Surtout, investi, par son mandat, d’une autorité morale qui aurait dû l’inciter à contenir ses opinions personnelles, ce bâtonnier a aussi oublié ce mot de Voltaire, pourtant célèbre : « J’aurais voulu être avocat, c’est le plus bel état du monde ».

C’est un état. Nous n’y pouvons rien. Il nous habite depuis le premier jour de notre serment et cela jusqu’à notre dernier souffle.

Nous sommes avocats dans le secret de notre cabinet, dans la publicité de nos audiences, dans l’intimité de notre vie personnelle, dans nos écrits, nos prises de position, nos engagements. La nuit comme le jour.

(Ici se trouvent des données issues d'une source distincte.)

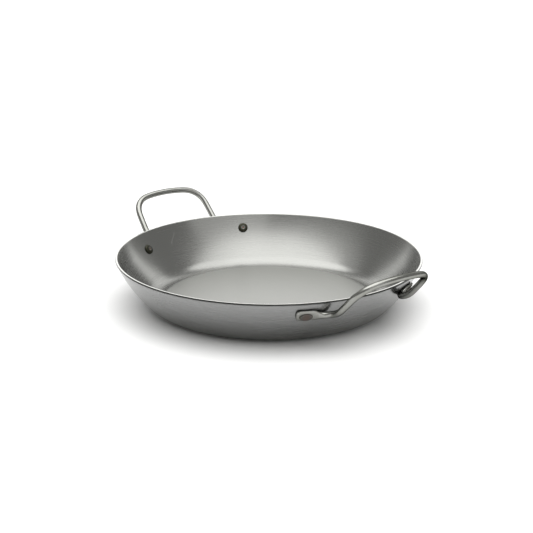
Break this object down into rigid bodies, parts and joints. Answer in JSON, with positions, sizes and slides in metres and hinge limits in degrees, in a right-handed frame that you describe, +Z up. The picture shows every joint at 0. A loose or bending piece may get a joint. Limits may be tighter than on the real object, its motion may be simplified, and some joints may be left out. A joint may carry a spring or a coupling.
{
  "type": "two-handled steel pan",
  "caption": "Shallow round sheet-steel cooking pan with dished flaring walls, a flat base and opposed loop handles of bent round bar riveted outside the wall.",
  "frame": {"origin": "centre of the flat base, on the surface that the pan stands on", "axes": "+Z up along the bowl's axis; +X from the bowl's centre towards the right handle, so both handles lie along X; +Y to the rear"},
  "size_m": [0.4038, 0.32, 0.0809],
  "materials": {
    "pan_steel": "fine spun satin, raw uncoated steel",
    "handle_steel": "polished bar with faint drawing marks",
    "rivet_steel": "darkened, heat-browned rivet heads"
  },
  "bodies": {
    "root": {"pan_body": "pan_steel", "right_handle": "handle_steel", "left_handle": "handle_steel", "right_handle_front_rivet": "rivet_steel", "right_handle_rear_rivet": "rivet_steel", "left_handle_front_rivet": "rivet_steel", "left_handle_rear_rivet": "rivet_steel"}
  },
  "joints": []
}
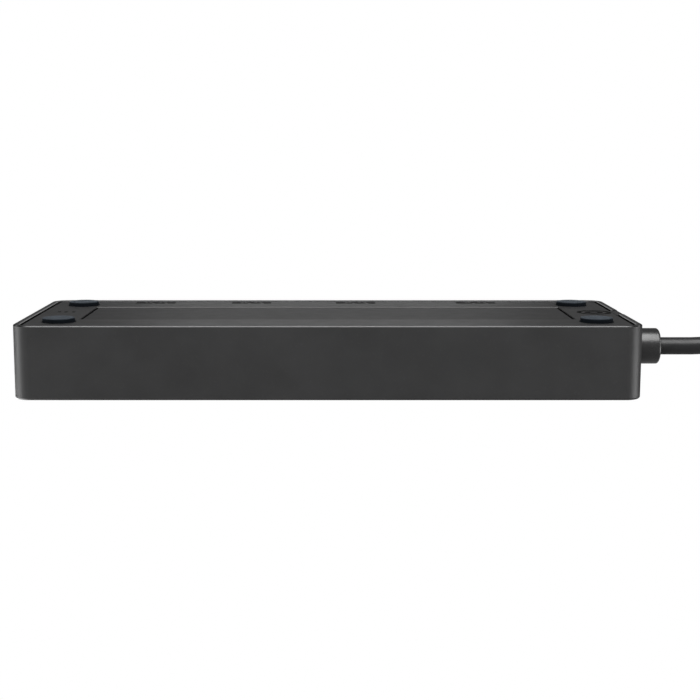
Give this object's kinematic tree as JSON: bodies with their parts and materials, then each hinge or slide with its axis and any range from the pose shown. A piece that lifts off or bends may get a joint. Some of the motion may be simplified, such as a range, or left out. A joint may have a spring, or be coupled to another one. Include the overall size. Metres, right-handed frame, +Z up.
{
  "type": "power strip",
  "caption": "Wide flat mains power strip on rubber feet, with two rows of shuttered outlets, a rocker switch, a reset breaker and a moulded lead wound in a coil with its plug.",
  "frame": {"origin": "centre of the footprint, in the plane of the feet's undersides", "axes": "+X along the housing, away from the lead; +Z up through the outlet face; -Y is the plain long side that the picture shows"},
  "size_m": [0.5653, 0.1474, 0.0415],
  "materials": {
    "case_plastic": "fine matt grain",
    "base_plastic": "fine matt grain",
    "foot_rubber": "soft matt",
    "steel": "plain",
    "inner_plastic": "moulded",
    "brass": "stamped",
    "plated_blades": "nickel plated",
    "shutter_plastic": "moulded",
    "switch_plastic": "fine matt grain",
    "rocker_red": "gloss, slightly translucent",
    "button_plastic": "satin",
    "wire_black": "PVC",
    "wire_white": "PVC",
    "wire_green": "PVC",
    "cord_jacket": "satin PVC",
    "moulding": "satin PVC",
    "tie_strap": "hook and loop strap"
  },
  "bodies": {
    "strip": {"housing": "case_plastic", "base_plate": "base_plastic", "foot_1": "foot_rubber", "foot_2": "foot_rubber", "foot_3": "foot_rubber", "foot_4": "foot_rubber", "case_screws": "steel", "carrier_front": "inner_plastic", "carrier_back": "inner_plastic", "line_bus_front": "brass", "line_bus_back": "brass", "neutral_bus_front": "brass", "neutral_bus_back": "brass", "ground_bus_front": "brass", "ground_bus_back": "brass", "spring_1": "steel", "spring_2": "steel", "spring_3": "steel", "spring_4": "steel", "spring_5": "steel", "spring_6": "steel", "spring_7": "steel", "spring_8": "steel", "switch_body": "switch_plastic", "switch_terminals": "brass", "breaker_body": "switch_plastic", "breaker_nut": "steel", "breaker_terminals": "brass", "reset_spring": "steel", "line_wires": "wire_black", "neutral_wires": "wire_white", "ground_wires": "wire_green", "gland": "moulding", "cord_inside": "cord_jacket", "cord_clamp": "inner_plastic", "clamp_screws": "steel", "cord_lead": "cord_jacket", "cord_coil": "cord_jacket", "cord_tail": "cord_jacket", "cord_tie": "tie_strap", "plug_body": "moulding", "plug_line_blade": "plated_blades", "plug_neutral_blade": "plated_blades", "plug_ground_pin": "plated_blades"},
    "shutter_1": {"shutter_1": "shutter_plastic"},
    "shutter_2": {"shutter_2": "shutter_plastic"},
    "shutter_3": {"shutter_3": "shutter_plastic"},
    "shutter_4": {"shutter_4": "shutter_plastic"},
    "shutter_5": {"shutter_5": "shutter_plastic"},
    "shutter_6": {"shutter_6": "shutter_plastic"},
    "shutter_7": {"shutter_7": "shutter_plastic"},
    "shutter_8": {"shutter_8": "shutter_plastic"},
    "rocker": {"switch_rocker": "rocker_red"},
    "button": {"reset_button": "button_plastic"}
  },
  "joints": [
    {"name": "shutter_1_slide", "type": "slide", "parent": "strip", "child": "shutter_1", "axis": [0, 1, 0], "range_m": [0, 0.003], "stiffness_N_per_m": 60, "springref_m": -0.002, "deforming": ["spring_1"]},
    {"name": "shutter_2_slide", "type": "slide", "parent": "strip", "child": "shutter_2", "axis": [0, 1, 0], "range_m": [0, 0.003], "stiffness_N_per_m": 60, "springref_m": -0.002, "deforming": ["spring_2"]},
    {"name": "shutter_3_slide", "type": "slide", "parent": "strip", "child": "shutter_3", "axis": [0, 1, 0], "range_m": [0, 0.003], "stiffness_N_per_m": 60, "springref_m": -0.002, "deforming": ["spring_3"]},
    {"name": "shutter_4_slide", "type": "slide", "parent": "strip", "child": "shutter_4", "axis": [0, 1, 0], "range_m": [0, 0.003], "stiffness_N_per_m": 60, "springref_m": -0.002, "deforming": ["spring_4"]},
    {"name": "shutter_5_slide", "type": "slide", "parent": "strip", "child": "shutter_5", "axis": [0, 1, 0], "range_m": [0, 0.003], "stiffness_N_per_m": 60, "springref_m": -0.002, "deforming": ["spring_5"]},
    {"name": "shutter_6_slide", "type": "slide", "parent": "strip", "child": "shutter_6", "axis": [0, 1, 0], "range_m": [0, 0.003], "stiffness_N_per_m": 60, "springref_m": -0.002, "deforming": ["spring_6"]},
    {"name": "shutter_7_slide", "type": "slide", "parent": "strip", "child": "shutter_7", "axis": [0, 1, 0], "range_m": [0, 0.003], "stiffness_N_per_m": 60, "springref_m": -0.002, "deforming": ["spring_7"]},
    {"name": "shutter_8_slide", "type": "slide", "parent": "strip", "child": "shutter_8", "axis": [0, 1, 0], "range_m": [0, 0.003], "stiffness_N_per_m": 60, "springref_m": -0.002, "deforming": ["spring_8"]},
    {"name": "rocker_tip", "type": "hinge", "parent": "strip", "child": "rocker", "pos_m": [-0.112, -0.021, 0.0368], "axis": [0, 1, 0], "range_deg": [0, 14]},
    {"name": "reset_slide", "type": "slide", "parent": "strip", "child": "button", "axis": [0, 0, 1], "range_m": [0, 0.003], "deforming": ["reset_spring"]}
  ]
}
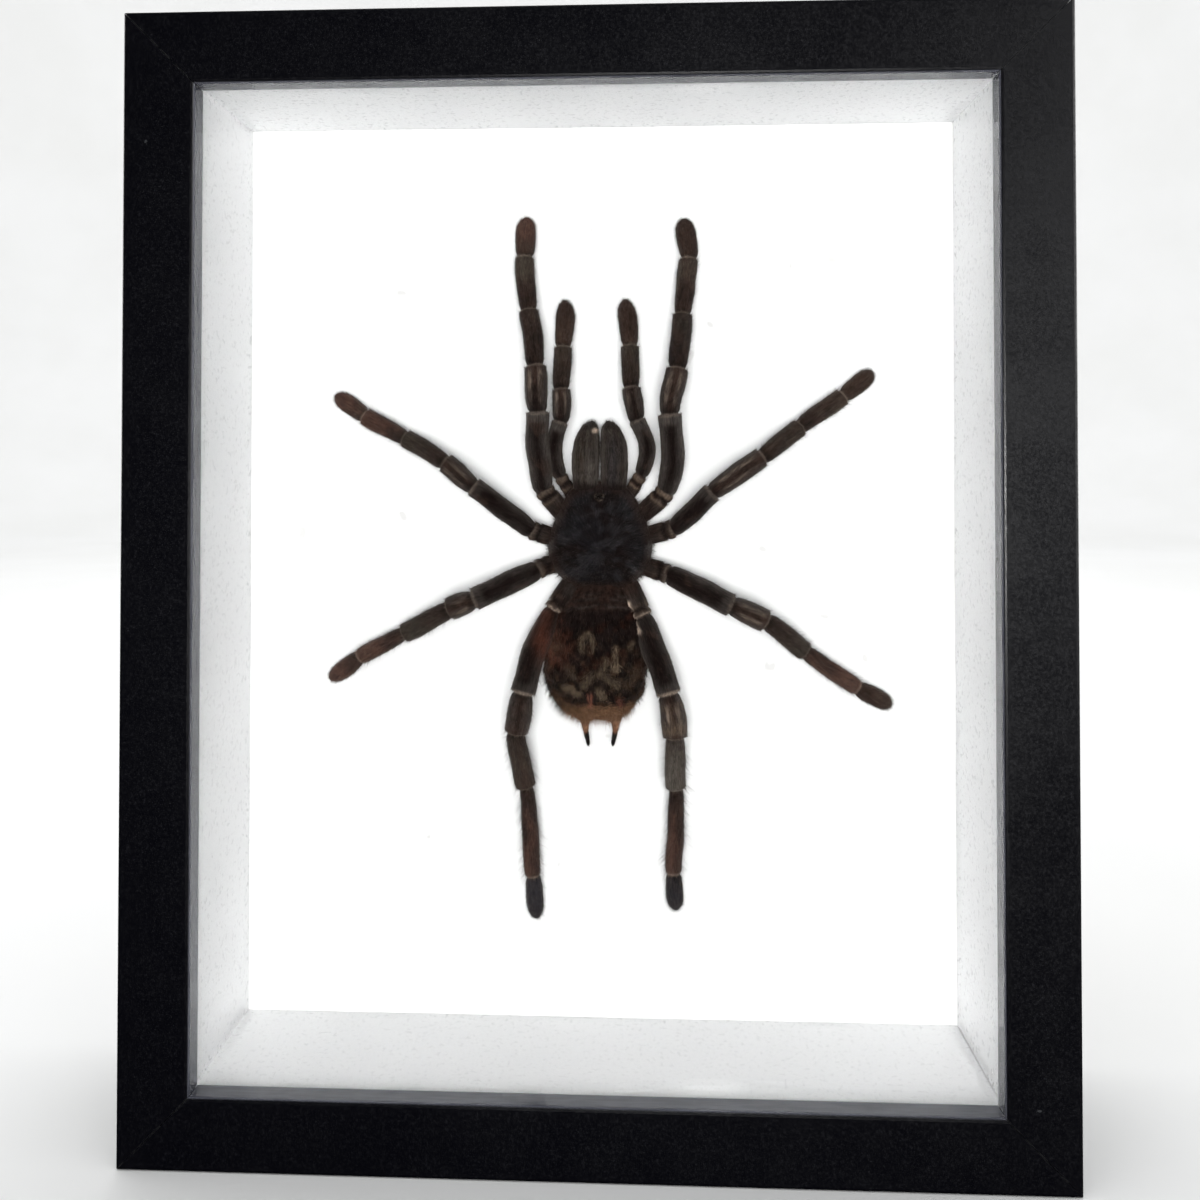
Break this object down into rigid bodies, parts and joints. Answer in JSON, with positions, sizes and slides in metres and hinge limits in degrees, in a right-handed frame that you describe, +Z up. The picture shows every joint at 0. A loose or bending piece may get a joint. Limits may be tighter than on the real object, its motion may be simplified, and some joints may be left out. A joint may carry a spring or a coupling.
{
  "type": "framed tarantula specimen",
  "caption": "Dried tarantula fixed to a white board in a deep black display frame behind glass; it stands on its bottom edge or hangs on a wall.",
  "frame": {"origin": "on the ground, below the middle of the whole object's box", "axes": "+Z up along the frame's long sides, the glazed front faces -Y, +X to the viewer's right"},
  "size_m": [0.2256, 0.053, 0.2763],
  "materials": {
    "black_wood": "black satin foil over wood",
    "clear_glass": "clear, polished",
    "white_liner": "coated, half gloss",
    "white_card": "smooth, matt",
    "hardboard": "pressed fibre, matt",
    "zinced_steel": "zinc plated",
    "dark_cuticle": "dry, velvety, short hairs",
    "jaw_cuticle": "dry, combed short hairs",
    "abdomen_hide": "dry, tufted with hairs",
    "limb_cuticle": "dry, velvety with bare streaks",
    "spinneret_skin": "dry, short hairs",
    "clear_glue": "set hot glue"
  },
  "bodies": {
    "root": {"moulding_top": "black_wood", "moulding_bottom": "black_wood", "moulding_left": "black_wood", "moulding_right": "black_wood", "glazing": "clear_glass", "liner_top": "white_liner", "liner_bottom": "white_liner", "liner_left": "white_liner", "liner_right": "white_liner", "mount_board": "white_card", "back_panel": "hardboard", "frame_point_top_1": "zinced_steel", "frame_point_top_2": "zinced_steel", "frame_point_bottom_1": "zinced_steel", "frame_point_bottom_2": "zinced_steel", "frame_point_left_1": "zinced_steel", "frame_point_left_2": "zinced_steel", "frame_point_right_1": "zinced_steel", "frame_point_right_2": "zinced_steel", "hanger": "zinced_steel", "hanger_nail_left": "zinced_steel", "hanger_nail_right": "zinced_steel", "prosoma": "dark_cuticle", "abdomen": "abdomen_hide", "chelicera_left": "jaw_cuticle", "chelicera_right": "jaw_cuticle", "pedipalp_left": "limb_cuticle", "pedipalp_right": "limb_cuticle", "leg_1_left": "limb_cuticle", "leg_1_right": "limb_cuticle", "leg_2_left": "limb_cuticle", "leg_2_right": "limb_cuticle", "leg_3_left": "limb_cuticle", "leg_3_right": "limb_cuticle", "leg_4_left": "limb_cuticle", "leg_4_right": "limb_cuticle", "spinneret_left": "spinneret_skin", "spinneret_right": "spinneret_skin", "glue_dab": "clear_glue"}
  },
  "joints": []
}
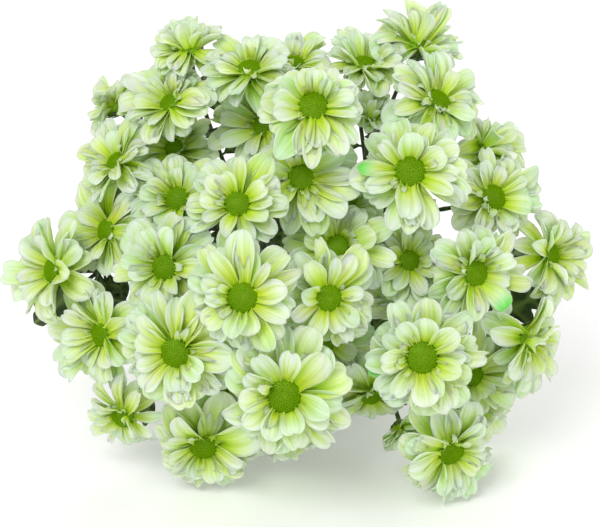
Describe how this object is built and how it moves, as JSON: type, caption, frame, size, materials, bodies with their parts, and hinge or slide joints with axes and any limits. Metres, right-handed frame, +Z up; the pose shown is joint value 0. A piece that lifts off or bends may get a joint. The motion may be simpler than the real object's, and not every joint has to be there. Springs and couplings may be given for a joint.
{
  "type": "multi-bloom chrysanthemum bunch",
  "caption": "Laid-down bunch of spray chrysanthemums: pale green-white daisy blooms with green discs, on branched leafy stems held by an elastic band.",
  "frame": {"origin": "on the surface the bunch lies on, under the middle of its box", "axes": "+Z up; the blooms face -Y and about 23 degrees up; the stems run back towards +Y, down to the surface; +X is to the right as seen from the front"},
  "size_m": [0.3791, 0.4513, 0.2816],
  "materials": {
    "bloom": "soft matte petals, white-green at the tips and yellow-green at the base, round a green disc",
    "stem": "dark green, finely ribbed stems and satin lobed leaves",
    "band": "tan elastic, matte"
  },
  "bodies": {
    "root": {"bloom_a1": "bloom", "bloom_a2": "bloom", "bloom_a3": "bloom", "bloom_a4": "bloom", "bloom_a5": "bloom", "bloom_b1": "bloom", "bloom_b2": "bloom", "bloom_b3": "bloom", "bloom_b4": "bloom", "bloom_c1": "bloom", "bloom_c2": "bloom", "bloom_c3": "bloom", "bloom_c4": "bloom", "bloom_c5": "bloom", "bloom_d1": "bloom", "bloom_d2": "bloom", "bloom_d3": "bloom", "bloom_e1": "bloom", "bloom_e2": "bloom", "bloom_e3": "bloom", "bloom_e4": "bloom", "bloom_f1": "bloom", "bloom_f2": "bloom", "bloom_f3": "bloom", "bloom_f4": "bloom", "bloom_g1": "bloom", "bloom_g2": "bloom", "bloom_g3": "bloom", "bloom_g4": "bloom", "bloom_g5": "bloom", "bloom_h1": "bloom", "bloom_h2": "bloom", "bloom_h3": "bloom", "bloom_h4": "bloom", "bloom_h5": "bloom", "bloom_i1": "bloom", "bloom_i2": "bloom", "bloom_i3": "bloom", "bloom_i4": "bloom", "bloom_i5": "bloom", "bloom_i6": "bloom", "bloom_j1": "bloom", "bloom_j2": "bloom", "bloom_j3": "bloom", "bloom_j4": "bloom", "stem_a": "stem", "stem_b": "stem", "stem_c": "stem", "stem_d": "stem", "stem_e": "stem", "stem_f": "stem", "stem_g": "stem", "stem_h": "stem", "stem_i": "stem", "stem_j": "stem", "band": "band"}
  },
  "joints": []
}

Les jours de fièvre comme ceux de repos.

Nous ne cessons jamais d’être avocats.

Cet état est une charge qui nous impose et nous contraint mais pour la plus belle des missions.

Celle de défendre, d’être en première ligne aux côtés de nos semblables.

Car cet homme que vous qualifiez de mots injurieux, mes chers confrères,

Cet homme dont on sent à quel point vous voulez vous tenir éloignés, à quel point il vous répugne,

Au point de le priver de défense et même de lui en dénier le droit,

Cet homme-là, Abdallah Ahmed-Osman, est l’un des nôtres.

Il nous ressemble.

Nous sommes faits de la même chair, des mêmes os et le même sang que le vôtre coule dans ses veines.

C’est notre frère.

Dans La Parole et l’Action, Henri Leclerc écrit : « J’ai toujours voulu combattre pour la liberté, l’égalité et la fraternité, qui non seulement constituent la devise de la République, mais sont pour moi les piliers de la justice…. Si le juge qui punit est le gardien de la liberté, et le procureur qui poursuit celui de l’égalité, l’avocat, lui, veille à la fraternité : “Frères humains qui après nous vivez, n’ayez le cœur contre nous endurci”, lancent les pendus de Villon ».

Il est bon parfois de relire ses classiques.